Set task |
Lift out, unaltered, the lines of the material below between the line holding "Turn this picture" and the line holding "wall = 2.3; // [1.9:0.1:2.8]", counting both.
------------------------------------------------------------
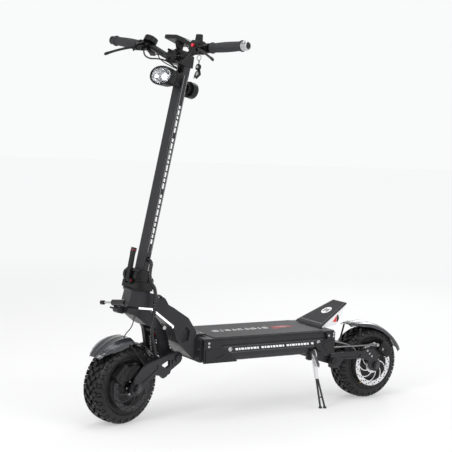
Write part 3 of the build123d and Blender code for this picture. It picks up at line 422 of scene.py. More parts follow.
def tube(line, radius, sides=12, wrap=0.0, pitch=0.0):
    """A tube along a line; with a wrap it is wound round with a raised spiral band."""
    band, groove = 0.72, 0.6
    verts, normal, run = [], None, 0.0
    for i, point in enumerate(line):
        ahead = line[min(i + 1, len(line) - 1)] - line[max(i - 1, 0)]
        ahead.normalize()
        if normal is None:
            normal = ahead.orthogonal().normalized()
        normal = (normal - ahead * normal.dot(ahead)).normalized()
        side = ahead.cross(normal)
        if i:
            run += (point - line[i - 1]).length
        for k, a in enumerate(turns(sides)):
            r = radius
            if wrap:
                phase = (run / pitch - k / sides) % 1.0
                r = radius + (wrap if phase < band else -wrap * groove)
            verts.append(tuple(point + (normal * cos(a) + side * sin(a)) * r))
    return verts, skin(len(line), sides)


def hose_piece(name, points, matrix, radius, look, body, wrap=0.0, pitch=0.006, gap=0.004, sides=12):
    line = resample(smooth_path(points, matrix), gap)
    return piece(name, tube(line, radius * MM, sides, wrap * MM, pitch), UNIT, look, body, sharp=60)


# ---- tyres
# the section, (sideways, radius): over the tread blocks, and between them
CROWN = [(0, 140), (10, 139.9), (20, 139.3), (28, 138.2), (34, 136.6), (39, 133.8), (42.5, 130.0),
         (44.8, 125.0), (46, 119.5), (46.2, 113)]
BASE = [(0, 132.6), (10, 132.5), (19.5, 132.0), (27, 131.0), (32.6, 129.4), (36.8, 126.8), (40.0, 123.4),
        (42.6, 119.6), (44.2, 115.6), (45.3, 111)]
WALL = [(-36, 96), (-37.6, 99.6), (-41.3, 100.0), (-43.2, 102.5), (-44.2, 104.6), (-45.4, 105.4),
        (-45.6, 107.2), (-44.9, 108.2), (-45.3, 110.4), (-45.5, 111)]
ARC = [0.0]
for (y0, r0), (y1, r1) in zip(CROWN, CROWN[1:]):
    ARC.append(ARC[-1] + hypot(y1 - y0, r1 - r0))
# each row of blocks: its place in the pitch, then (distance from the middle, from, to) in shares of the pitch
TREAD = (
    (0, (1.2, -0.20, 0.22, 0), (8, -0.20, 0.26, 0.5), (15.5, -0.12, 0.24, 1)),
    (0.52, (17.5, -0.18, 0.22, 0), (24, -0.20, 0.24, 0), (30, -0.14, 0.20, 0)),
    (0.05, (32, -0.20, 0.24, 0), (38, -0.26, 0.26, 0), (44, -0.26, 0.26, 0), (50, -0.22, 0.22, 0),
     (55.5, -0.14, 0.14, 0)),
    (0.55, (34, -0.12, 0.14, 0), (40, -0.15, 0.17, 0), (46.5, -0.10, 0.12, 0)),
)


def on_arc(points, t):
    """The (sideways, radius) place at a distance round the tyre's section from its middle."""
    t = max(0.0, min(ARC[-1], abs(t)))
    for i in range(len(ARC) - 1):
        if t <= ARC[i + 1]:
            f = (t - ARC[i]) / (ARC[i + 1] - ARC[i])
            return tuple(a + (b - a) * f for a, b in zip(points[i], points[i + 1]))
    return points[-1]


def knob(stations, side):
    """One tread block: stations of (distance from the middle, start angle, end angle), wider at its foot."""
    verts, faces = [], []
    flare, sunk = radians(0.35), 1.2
    for t, start, end in stations:
        for points, widen, lower in ((BASE, flare, sunk), (CROWN, 0.0, 0.0)):
            y, r = on_arc(points, t)
            r -= lower
            for angle in (start - widen, (start + end) / 2, end + widen):
                verts.append((r * cos(angle), side * y, r * sin(angle)))
    for i in range(len(stations) - 1):
        a, b = i * 6, i * 6 + 6
        for k in range(2):
            faces.append((a + 3 + k, b + 3 + k, b + 4 + k, a + 4 + k))
        faces.append((a, b, b + 3, a + 3))
        faces.append((a + 5, b + 5, b + 2, a + 2))
    for a in (0, (len(stations) - 1) * 6):
        faces.append((a, a + 3, a + 4, a + 1))
        faces.append((a + 1, a + 4, a + 5, a + 2))
    if side < 0:
        faces = [face[::-1] for face in faces]
    return verts, faces


def tyre(name, matrix, body, node):
    half = [(-y, r) for y, r in reversed(BASE)]
    profile = WALL + half + [(-y, r) for y, r in reversed(WALL + half[:-1])]
    parts = [lathe(profile, 120, about="Y")]
    count = 26
    pitch = 2 * pi / count
    skew = 0.20 * pitch
    for i in range(count):
        for side in (1, -1):
            first = (i + (0.5 if side < 0 else 0.0)) * pitch
            for offset, *row in TREAD:
                a = first + offset * pitch
                parts.append(knob([(t, a + low * pitch + skew * lean, a + high * pitch + skew * lean)
                                   for t, low, high, lean in row], side))
    obj = piece(name, join(parts), matrix, TYRE, body, sharp=38)
    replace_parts(obj, node)


tyre("knobbly_tyre_front", FRONT_WHEEL, "front_wheel", "front_tyre")
tyre("knobbly_tyre_rear", REAR_WHEEL, "rear_wheel", "rear_tyre")


def wheel_trim(end, matrix, body, valve_at):
    """Disc screws, cover screws, valve and rim beads of one wheel."""
    screws(f"{end}_disc_screws", [((25 * cos(a), 62.6, 25 * sin(a)), (0, 1, 0)) for a in turns(6)],
           matrix, STEEL, body, radius=4.2, height=2.4)
    ring = [pi / 6 * i + 0.2 for i in range(12)]
    places = [((r * cos(a), y, r * sin(a)), (cos(a) * lean, out, sin(a) * lean))
              for r, y, lean, out in ((61, 45.4, 0.2, 1), (60, -47.2, 0.12, -1)) for a in ring]
    screws(f"{end}_cover_screws", places, matrix, DARK_STEEL, body, radius=3.6, height=2.2)
    stem = lathe([(0, 0.01), (0, 3.4), (5, 3.4), (5.4, 4.3), (13, 4.3), (14, 3.2), (14, 0.01)], 16)
    x, z = cos(radians(valve_at)), sin(radians(valve_at))
    foot = aim((88 * x, 37, 88 * z), (-0.5 * x, 0.75, -0.5 * z))
    piece(f"{end}_valve", moved(stem, foot), matrix, BRASS, body)
    bead = [(41.2, 92), (42.6, 94), (42.6, 97.5), (41.2, 99.2)]
    beads = join([lathe(bead, 96, about="Y"), lathe([(-y, r) for y, r in bead[::-1]], 96, about="Y")])
    piece(f"{end}_rim_beads", beads, matrix, TRIM_GREY, body)


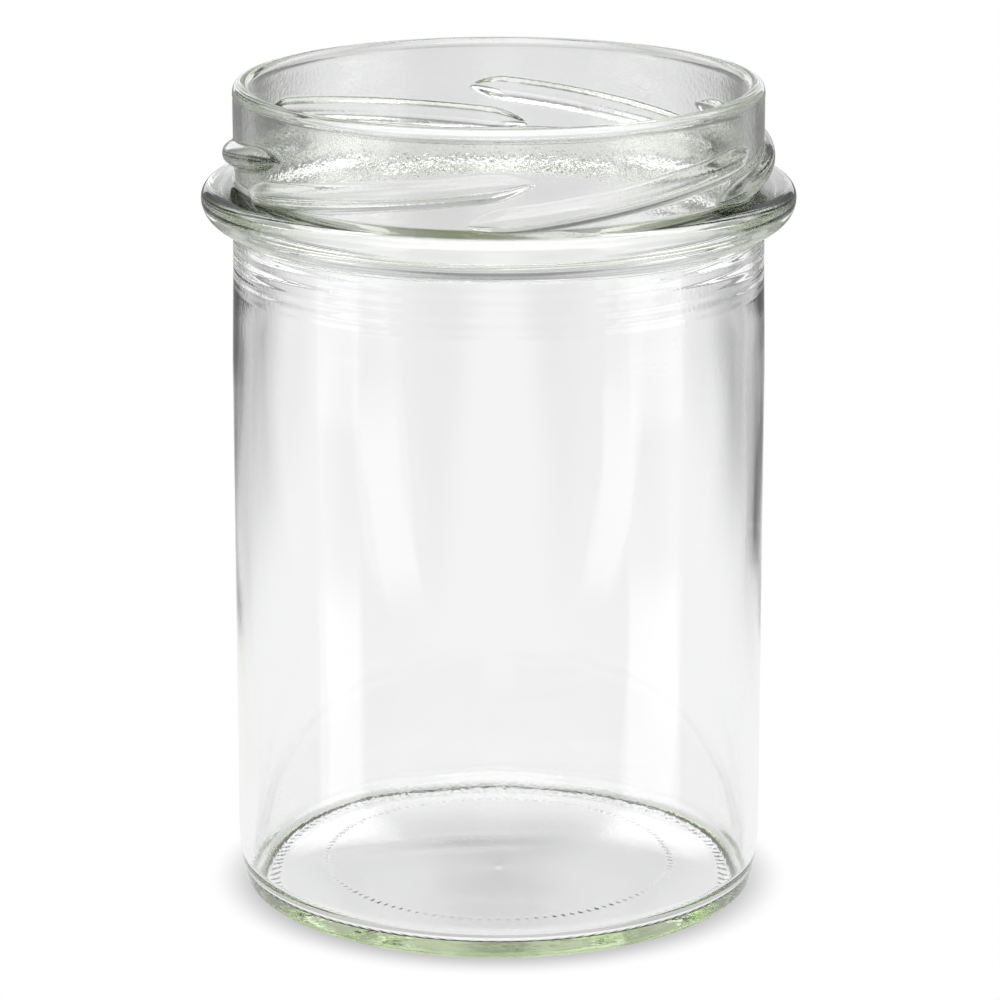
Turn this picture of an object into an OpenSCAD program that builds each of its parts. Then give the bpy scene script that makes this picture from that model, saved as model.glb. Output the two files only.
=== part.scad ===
// Straight-sided glass jar with a six-start twist-off finish: one moulded piece of glass.
// Millimetres, +Z up. The origin is the centre of the foot, on the plane that the jar rests on.

/* [Jar] */
// Height from the foot to the top of the lip
jar_h = 124; // [110:1:140]
// Outer diameter of the body
body_d = 79.9; // [79.4:0.1:81]
// Thickness of the body wall
wall = 2.3; // [1.9:0.1:2.8]

/* [Base] */
// Thickness of the glass at the centre of the base
base_t = 2.5; // [2:0.1:4]
// Height of the push-up at the centre, under the base
push_up = 3; // [2:0.1:4]
// Diameter inside the ring that the jar stands on
ring_inner_d = 65; // [62:0.5:68]
// Rounding where the base meets the inside of the wall
inner_heel_r = 3; // [2:0.5:6]

/* [Finish] */
// Outer diameter of the plain neck wall
neck_d = 78.9; // [78.5:0.1:79.3]
// Bore of the mouth
mouth_d = 73.6; // [72.6:0.1:74.2]
// Rounding of the lip's outer edge
lip_outer_r = 1.2; // [0.9:0.1:1.3]
// Rounding of the lip's inner edge
lip_inner_r = 1.1; // [0.8:0.1:1.2]

/* [Transfer bead] */
// Outer diameter of the bead
bead_d = 88.6; // [87.5:0.1:90]
// Rounding between the bead's top and its widest line
bead_top_r = 2.2; // [1.8:0.1:2.6]
// Rounding under the bead's widest line
bead_low_r = 3.8; // [3.4:0.1:4.2]
// Slope of the bead's top, in degrees
bead_slope = 9; // [5:1:12]
// Distance from the top of the lip down to the bead's widest line
bead_drop = 17; // [16.6:0.1:18]
// Blend between the underside of the bead and the body
bead_blend_r = 1.6; // [1:0.1:2.5]

/* [Lugs] */
// Number of lugs
lug_count = 6; // [4:1:6]
// Diameter over the lugs
lug_d = 82.1; // [81.6:0.1:82.6]
// Distance from the top of the lip down to the middle of a lug
lug_drop = 10.7; // [10.2:0.1:11]
// Arc of one lug at full height, in degrees
lug_arc = 57; // [50:1:57]
// Slope of a lug, in degrees
lug_slope = 7.1; // [6:0.1:8]
// Length of the point at each end of a lug
lug_point = 5.5; // [4:0.1:5.5]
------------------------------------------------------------
Written answer |
Turn this picture of an object into an OpenSCAD program that builds each of its parts. Then give the bpy scene script that makes this picture from that model, saved as model.glb. Output the two files only.
=== part.scad ===
// Straight-sided glass jar with a six-start twist-off finish: one moulded piece of glass.
// Millimetres, +Z up. The origin is the centre of the foot, on the plane that the jar rests on.

/* [Jar] */
// Height from the foot to the top of the lip
jar_h = 124; // [110:1:140]
// Outer diameter of the body
body_d = 79.9; // [79.4:0.1:81]
// Thickness of the body wall
wall = 2.3; // [1.9:0.1:2.8]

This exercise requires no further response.